Example 4: Streaming recommendations
Netflix and other apps show you thousands of titles based on overlapping categories. If you choose between five genres, four decades, and three languages, the algorithm sorts through 60 possible combinations of filters. This shows how digital platforms use mathematical rules to group content for your own tastes.
✨ Ten shirts and five pairs of pants isn't just laundry. It represents fifty unique ways to show up today, and you can decode that logic in minutes on Nibble.
How to solve counting problems step-by-step
Solving these problems requires a clear process. You've got this. Follow these steps to find the total count without stress.
Step 1: Identify every decision
Break your problem down into separate events. If you're making a license plate with three letters and three numbers, you have six separate decisions to make.
Step 2: Count the choices at each step
Determine how many options exist for each slot. For the letters, you have 26 options. For the numbers, you have ten options.
Step 3: Multiply the numbers together
Take the count from each slot and multiply them. For the license plate, the math is 26 x 26 x 26 x 10 x 10 x 10.
Step 4: Check if choices depend on earlier ones
Ask yourself if picking one item removes an option for the next. If the letters cannot repeat, your choices decrease to 26 x 25 x 24.
The number one mistake students make
Many people confuse adding options with multiplying them. It's also the most common place people go wrong when working through math problems.
It all comes down to the wording of the problem. Are you choosing one item or another, or are you choosing one item and another?
- Choose one item OR another: Add (Pick an apple or a banana)
- Choose one item AND another: Multiply (Pick an apple and a banana)
Counting principle vs permutations vs combinations
These terms often appear together in math. They do very different things. Here's how to keep them straight.
| If your goal is to... | Use this rule... | Does the order matter? | The "Aha!" Example |
|---|---|---|---|
| Calculate total options from different categories (e.g., 1 shirt + 1 pair of pants). | Fundamental Counting Principle | N/A (Items are from separate groups) | Picking a pizza with 1 crust type and 1 topping. |
| Arrange a specific set of items in a specific sequence. | Permutations | Yes | Your phone’s passcode where 1234 is not the same as 4321. |
| Select a group of items where the sequence doesn't change the result. | Combinations | No | Choosing 3 friends to join you for dinner from a group of 10. |
Where this math rule appears in daily routines
This simple rule shows up in places you'd never expect. It helps systems calculate massive amounts of data in seconds.
Cybersecurity teams run these exact calculations to test whether a password is long enough to survive a brute-force attack. The math decides.
Game developers use it to create character customization menus. If a game has dozens of hair, eye, and clothing options, players get millions of unique avatars. Even the shapes that build those environments, like regular polygons used in tile grids, follow the same logic when developers calculate how many unique layouts are possible.

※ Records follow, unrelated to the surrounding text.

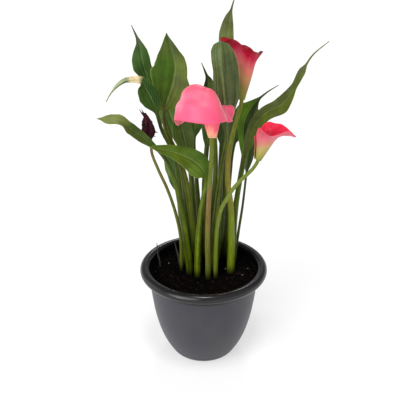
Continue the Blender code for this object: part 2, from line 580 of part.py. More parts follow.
def wilted_head(name, shape, material, collection):
    """The dried bract: a pleated, twisted cone with spikes fused to it."""
    base = np.array(shape["line"][-1], float)
    axis = np.array(shape["top"], float) - base
    up, towards, across = frame_of(axis, (0.3, -1, 0))
    s = np.linspace(0, 1, HEAD_RINGS)
    sides = 4 * shape["folds"]
    angles = 2 * math.pi * np.arange(sides) / sides
    wander = 0.6 * np.sin(4 * s[:, None])
    pleat = 1 + HEAD_PLEAT * np.cos(shape["folds"] * angles[None] + wander)
    swell = 0.18 + np.sin(math.pi * np.clip(s * 1.05, 0, 1)) ** 0.8 * (1 - 0.45 * s)
    radius = shape["body_radius"] * swell[:, None] * pleat
    twist = angles[None] + HEAD_TWIST * s[:, None]
    ring = towards * np.cos(twist)[..., None] + across * np.sin(twist)[..., None]
    centre = base + up * GAP + axis * (s[:, None] * (1 - GAP / np.linalg.norm(axis)))
    rings = centre[:, None] + ring * radius[..., None]
    points, faces = ring_faces(rings)
    head = mesh_object(name, points, faces, material, collection)

    spikes = new_collection("spikes")
    for i, (start, end, radius) in enumerate(shape["spikes"]):
        start, end = np.array(start, float), np.array(end, float)
        up, towards, across = frame_of(end - start, (0.2, -1, 0.1))
        t = np.array([0, 0.35, 0.7, 1])
        sag = np.array([0, 0, -SPIKE_SAG]) * (t * (1 - t))[:, None]
        width = radius * np.array([1, 0.8, 0.5, 0.15])
        turn = 2 * math.pi * np.arange(SPIKE_SIDES) / SPIKE_SIDES
        loop = towards * np.cos(turn)[:, None] + 0.6 * across * np.sin(turn)[:, None]
        rings = (start + (end - start) * t[:, None] + sag)[:, None] + loop * width[:, None, None]
        points, faces = ring_faces(rings)
        mesh_object(f"spike_{i}", points, faces, material, spikes)
    boolean(head, "UNION", spikes)
    for obj in list(spikes.objects):
        bpy.data.objects.remove(obj, do_unlink=True)
    bpy.data.collections.remove(spikes)
    return head


def pot_inner_line():
    """The pot's inner face from the middle of its floor, then over the outside of its roll."""
    line = list(POT_INSIDE)
    for turn in np.radians(np.linspace(RIM_START, RIM_LIP, RIM_STEPS)):
        out, up = RIM_ROLL * math.cos(turn), RIM_ROLL * math.sin(turn)
        line.append((RIM_RADIUS + out, RIM_HEIGHT + up))
    return line


def offset_line(line, distance):
    """The same line moved sideways, to its right, keeping each corner's wall thickness."""
    line = np.asarray(line, float)
    along = unit(np.diff(line, axis=0))
    right = np.stack([along[:, 1], -along[:, 0]], axis=1)
    normals = np.vstack([right[:1], unit(right[:-1] + right[1:]), right[-1:]])
    stretch = np.concatenate([[1], 1 / np.sum(normals[1:-1] * right[:-1], axis=1), [1]])
    return line + normals * (stretch * distance)[:, None]


def turned(name, profile, material, collection):
    """A profile in the XZ plane, turned about Z by a Screw modifier."""
    mesh = bpy.data.meshes.new(name)
    edges = [(i, i + 1) for i in range(len(profile) - 1)]
    mesh.from_pydata([(r * MM, 0, z * MM) for r, z in profile], edges, [])
    mesh.materials.append(material)
    obj = bpy.data.objects.new(name, mesh)
    collection.objects.link(obj)
    screw = obj.modifiers.new("Turn", "SCREW")
    screw.steps = screw.render_steps = POT_SIDES
    screw.use_merge_vertices = True
    screw.merge_threshold = 0.00001
    old, obj.data = obj.data, evaluated_mesh(obj)
    obj.modifiers.remove(screw)
    bpy.data.meshes.remove(old)
    obj.data.shade_smooth()
    obj.data.set_sharp_from_angle(angle=SHARP_ANGLE)
    return obj


def cylinder(name, x, y, bottom, top, radius, sides, collection):
    mesh = bpy.data.meshes.new(name)
    bm = bmesh.new()
    bmesh.ops.create_cone(bm, cap_ends=True, segments=sides, radius1=radius * MM,
                          radius2=radius * MM, depth=(top - bottom) * MM)
    bmesh.ops.translate(bm, vec=(x * MM, y * MM, (top + bottom) / 2 * MM), verts=bm.verts)
    bm.to_mesh(mesh)
    bm.free()
    obj = bpy.data.objects.new(name, mesh)
    obj.hide_render = True
    obj.display_type = "WIRE"
    collection.objects.link(obj)
    return obj


def pot(material, collection):
    inner = pot_inner_line()
    outer = offset_line(inner, POT_WALL)
    body = turned("pot", [*inner, *outer[::-1]], material, collection)
    drains = new_collection("drain cutters")
    for i in range(DRAIN_HOLES):
        turn = 2 * math.pi * (i + 0.5) / DRAIN_HOLES
        x, y = DRAIN_RING * math.cos(turn), DRAIN_RING * math.sin(turn)
        cylinder(f"drain_{i}", x, y, -CUT_PAST, POT_WALL + CUT_PAST, DRAIN_RADIUS, DRAIN_SIDES,
                 drains)
    boolean(body, "DIFFERENCE", drains)
    return body


def mound(x, y):
    """The soil's low mounds: waves, each with its turn a mm along x and y, start and height."""
    return sum(high * math.sin(along_x * x + along_y * y + start)
               for along_x, along_y, start, high in MOUNDS)


def soil(stems, material, collection):
    inside = offset_line(pot_inner_line(), -GAP).tolist()[:len(POT_INSIDE) - 1]
    top = [(SOIL_RING_STEP * i, SOIL_TOP) for i in range(SOIL_RINGS + 1)]
    profile = [*top, (SOIL_EDGE, SOIL_TOP - 1), *inside[::-1]]
    body = turned("soil", profile, material, collection)
    for vertex in body.data.vertices:
        x, y, z = vertex.co / MM
        if z > SOIL_TOP - GAP:
            vertex.co.z = (SOIL_TOP + mound(x, y)) * MM
    holes = new_collection("stem hole cutters")
    for name, (x, y), radius in stems:
        clear = (radius + GAP) / math.cos(math.pi / HOLE_SIDES)
        cylinder(f"hole_{name}", x, y, HOLE_FLOOR, STRAIGHT_TOP, clear, HOLE_SIDES, holes)
    boolean(body, "DIFFERENCE", holes)
    return body


def main():
    clear_scene()
    plant = new_collection("potted calla lily")
    pot_plastic = principled("charcoal plastic", "53515C", 0.55)
    peat = principled("peat", "160D0C", 0.95)
    leaf_green = principled("leaf green", "466428", 0.45)
    stem_green = principled("stem green", "6E7E38", 0.5)
    stem_olive = principled("stem olive", "66722A", 0.5)
    dry_brown = principled("dry brown", "3A332C", 0.8)
    wilted_purple = principled("wilted purple", "381F26", 0.75)
    yellow = principled("spadix yellow", "D9A832", 0.7)
    spathe_paints = {"front": principled("spathe pink", "F3637E", 0.4),
                     "upper": principled("spathe crimson", "B24152", 0.4),
                     "right": principled("spathe rose", "FE3053", 0.4)}

    stems = []
    for name, shape in LEAVES.items():
        leaf(name, shape, leaf_green, plant)
        stems.append((name, shape["root"], shape["stalk"][0]))
    for name, bloom in BLOOMS.items():
        green = stem_olive if name == "upper" else stem_green
        foot = np.array(bloom["line"][-1], float)
        top = foot + SCAPE_IN_SPATHE * unit(bloom["axis"])
        knots = [*bloom["line"], tuple(top)]
        tube(f"scape_{name}", bloom["root"], knots, bloom["radii"], green, plant, bloom["axis"])
        spathe(f"spathe_{name}", bloom, foot, spathe_paints[name], plant)
        spadix(f"spadix_{name}", bloom, top, yellow, plant)
        stems.append((name, bloom["root"], bloom["radii"][0]))
    tube("scape_wilted", WILTED["root"], WILTED["line"], WILTED["radii"], stem_olive, plant)
    wilted_head("spathe_wilted", WILTED, wilted_purple, plant)
    stems.append(("wilted", WILTED["root"], WILTED["radii"][0]))
    for name, stub in STUBS.items():
        tube(name, stub["root"], stub["line"], stub["radii"], dry_brown, plant)
        stems.append((name, stub["root"], stub["radii"][0]))
    pot(pot_plastic, plant)
    soil(stems, peat, plant)


main()
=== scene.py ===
import itertools
import json
import math

import bmesh
import bpy
import numpy as np
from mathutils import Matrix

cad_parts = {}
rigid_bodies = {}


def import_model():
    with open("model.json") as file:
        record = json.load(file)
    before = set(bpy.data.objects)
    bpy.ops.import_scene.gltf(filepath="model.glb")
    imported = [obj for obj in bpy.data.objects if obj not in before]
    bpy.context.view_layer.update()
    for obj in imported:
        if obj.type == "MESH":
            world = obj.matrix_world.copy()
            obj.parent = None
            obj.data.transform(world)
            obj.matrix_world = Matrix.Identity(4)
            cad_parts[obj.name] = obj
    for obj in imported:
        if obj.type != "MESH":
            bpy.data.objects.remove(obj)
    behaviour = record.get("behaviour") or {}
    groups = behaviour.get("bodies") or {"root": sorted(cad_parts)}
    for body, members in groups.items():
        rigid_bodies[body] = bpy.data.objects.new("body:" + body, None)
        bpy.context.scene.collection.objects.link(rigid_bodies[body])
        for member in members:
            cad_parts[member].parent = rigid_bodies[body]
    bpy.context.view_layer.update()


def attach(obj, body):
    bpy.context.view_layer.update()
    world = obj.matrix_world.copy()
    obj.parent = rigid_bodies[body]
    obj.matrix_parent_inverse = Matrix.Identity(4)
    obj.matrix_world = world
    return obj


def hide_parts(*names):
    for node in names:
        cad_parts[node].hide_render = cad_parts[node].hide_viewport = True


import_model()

# Potted calla lily, dressed for a close look. Sizes are millimetres until a mesh is made.
# The middle of the pot's base is the origin, +Z is up and the front is -Y.
mm = 0.001
gap = 0.3            # between pieces that touch


# Tools for numbers

latticeNumbers = np.random.default_rng(7).uniform(-1, 1, 4096)


def unit(vectors):
    vectors = np.asarray(vectors, float)
    return vectors / np.linalg.norm(vectors, axis=-1, keepdims=True)


def smoothStep(values):
    t = np.clip(values, 0, 1)
    return t * t * (3 - 2 * t)


def bell(values, width):
    # 1 at zero, and falling off over the width on both sides
    return np.exp(-(np.asarray(values) / width) ** 2)


def cloud(points, size, seed=0, octaves=3):
    # Noise of about -1 to 1: a random number at each corner of a lattice of the given size,
    # blended smoothly in between, plus finer and weaker layers of the same.
    points = np.asarray(points, float)
    total = 0
    for octave in range(octaves):
        place = points * (2**octave / size) + 17.3 * seed
        cell = np.floor(place).astype(np.int64)
        share = smoothStep(place - cell)
        for corner in itertools.product((0, 1), repeat=3):
            at = (cell + corner) * (73856093, 19349663, 83492791)
            pick = (at[..., 0] ^ at[..., 1] ^ at[..., 2]) % len(latticeNumbers)
            weight = np.prod(np.where(corner, share, 1 - share), axis=-1)
            total = total + weight * latticeNumbers[pick] * 0.5**octave
    return total


def stemLine(root, knots, lastWay=None, steps=60):
    # A Hermite curve from the soil through the knots. It starts straight up. The slope at a
    # knot is the mean of its two chords' slopes, each weighed by the other chord's length.
    # Also gives the distance along it of each point and of each knot.
    knots = np.array([(*root, stemSetting["straightTop"]), *knots], float)
    chords = np.linalg.norm(np.diff(knots, axis=0), axis=1)
    slopes = np.diff(knots, axis=0) / chords[:, None]
    weights = chords[1:, None] / (chords[:-1] + chords[1:])[:, None]
    inner = slopes[:-1] * weights + slopes[1:] * (1 - weights)
    tangents = np.vstack([(0, 0, 1), inner, slopes[-1] if lastWay is None else unit(lastWay)])
    t = np.linspace(0, 1, steps + 1)[:, None]
    pieces = [knots[:1]]
    for i, chord in enumerate(chords):
        curve = ((2 * t**3 - 3 * t**2 + 1) * knots[i] + (3 * t**2 - 2 * t**3) * knots[i + 1]
                 + chord * ((t**3 - 2 * t**2 + t) * tangents[i] + (t**3 - t**2) * tangents[i + 1]))
        pieces.append(curve[1:])
    points = np.vstack(pieces)
    lengths = np.concatenate([[0], np.cumsum(np.linalg.norm(np.diff(points, axis=0), axis=1))])
    return points, lengths, lengths[::steps]


def carried(points, lengths, places):
    # The points at some places along a line, and the way it runs there, upright at its start
    here, after, before = [
        np.stack([np.interp(places + step, lengths, points[:, i]) for i in range(3)], axis=1)
        for step in (0, 1.5, -1.5)]
    ahead = unit(after - before)
    ahead[0] = (0, 0, 1)
    return here, ahead


def evenAngles(count):
    return 2 * math.pi * np.arange(count) / count


def around(first, second, angles):
    # Directions at some angles from the first axis to the second
    toFirst, toSecond = np.cos(angles)[..., None], np.sin(angles)[..., None]
    return first[..., None, :] * toFirst + second[..., None, :] * toSecond


def turnedAxes(axis, lean):
    # Along the axis, towards the lean, and square to both
    up = unit(axis)
    towards = unit(np.asarray(lean, float) - np.dot(lean, up) * up)
    return up, towards, np.cross(up, towards)


# Tools for meshes

def tubeFaces(rows, count):
    # Quads between rings of points that run all the way round, and a fan over each end.
    # The middles of the two ends are the last two points.
    here = np.arange(rows * count).reshape(rows, count)
    right = np.roll(here, -1, axis=1)
    quads = np.stack([here[:-1], right[:-1], right[1:], here[1:]], -1).reshape(-1, 4)
    first = np.stack([right[0], here[0], np.full(count, rows * count)], -1)
    last = np.stack([here[-1], right[-1], np.full(count, rows * count + 1)], -1)
    return [quads, np.concatenate([first, last])]


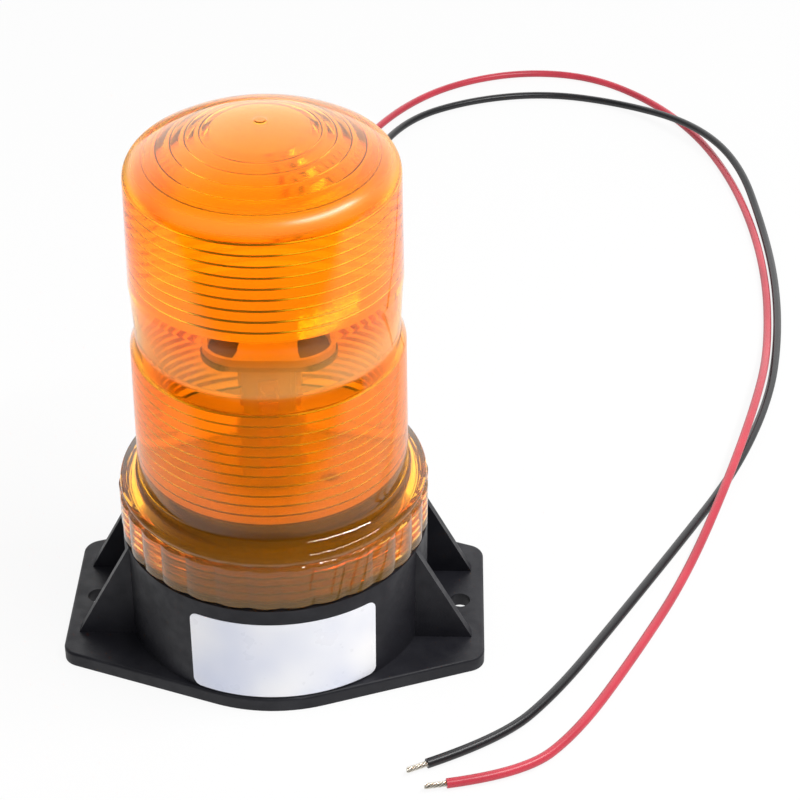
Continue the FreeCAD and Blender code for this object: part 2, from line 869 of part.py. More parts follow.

✨ You're just one shortcut away from seeing the math secrets hiding in your streaming queue. Skip the academic headache and master the fundamental principle that makes sense of the infinite on the Nibble app.
How this math shortcut powers probability
Probability relies on this basic multiplication to calculate the total number of possible outcomes. That count is what makes your exact chances calculable.
Take the lottery. You first count every possible ticket combination. Then you divide one winning ticket by that number to get your actual odds. That's where dividing fractions quietly does the heavy lifting.

Start making math click with the Nibble app
The fundamental counting principle is just one example of how numbers quietly run the world around you. Once you see how multiplication connects outfits, passwords, pizza orders, and probability, math stops feeling like a subject and starts feeling like a lens.
The Nibble app turns concepts like this one into short, hands-on lessons you can finish over coffee. No textbooks, no overwhelm, just one idea at a time built into your day so naturally you barely notice you're learning.
Fun games, quick quizzes, and bite-sized lessons across math, history, science, and more make it easy to stay curious without carving out extra hours. Small steps, big discoveries.
Try the Nibble app today and pick up your next lesson in under ten minutes.
FAQs
How do I explain the fundamental counting principle in simple words?
Think of it as a shortcut for finding every possible result when you have a few decisions to make. You skip the headache of writing out a massive list and just multiply your options at every stage. If you have two steps with three choices each, you hit nine total outcomes before you even finish the sentence.
When should I use this rule?
You use it when a problem asks you to find the total number of ways multiple events can happen together. It works best when you make successive choices one after another, such as picking an outfit, creating a password, or figuring out how many ways you can order a three-course meal.
What formula do I use?
The basic formula is m x n, where m is the number of choices for the first event and n is the number of choices for the second event. You can expand this for as many events as needed.
What is the difference between this and permutations?
The main difference comes down to whether you can reuse your options and if the sequence changes the result. The counting rule is for independent choices where you can pick the same thing repeatedly, like a four digit PIN. Permutations involve arranging a set where every choice reduces your remaining options.
Can you use it with dependent events?
Yes, you can use it with dependent events. You simply reduce the number of choices for subsequent steps. If you pick a card from a deck and keep it, the next draw has 51 options instead of 52.
Why do we multiply instead of add?
We multiply because each choice branches out into a completely new set of possibilities. Adding only counts how many items exist in total. Multiplying counts every unique combination you can build from them. Three shirt colors and four pant styles give you 12 outfits, not 7.
What are some practical applications?
You can use it to figure out how many meal combinations come from a set menu, how many possible lottery tickets exist, or how many ways a car dealership can configure a custom order. It also powers password security systems and game character customization engines behind the scenes.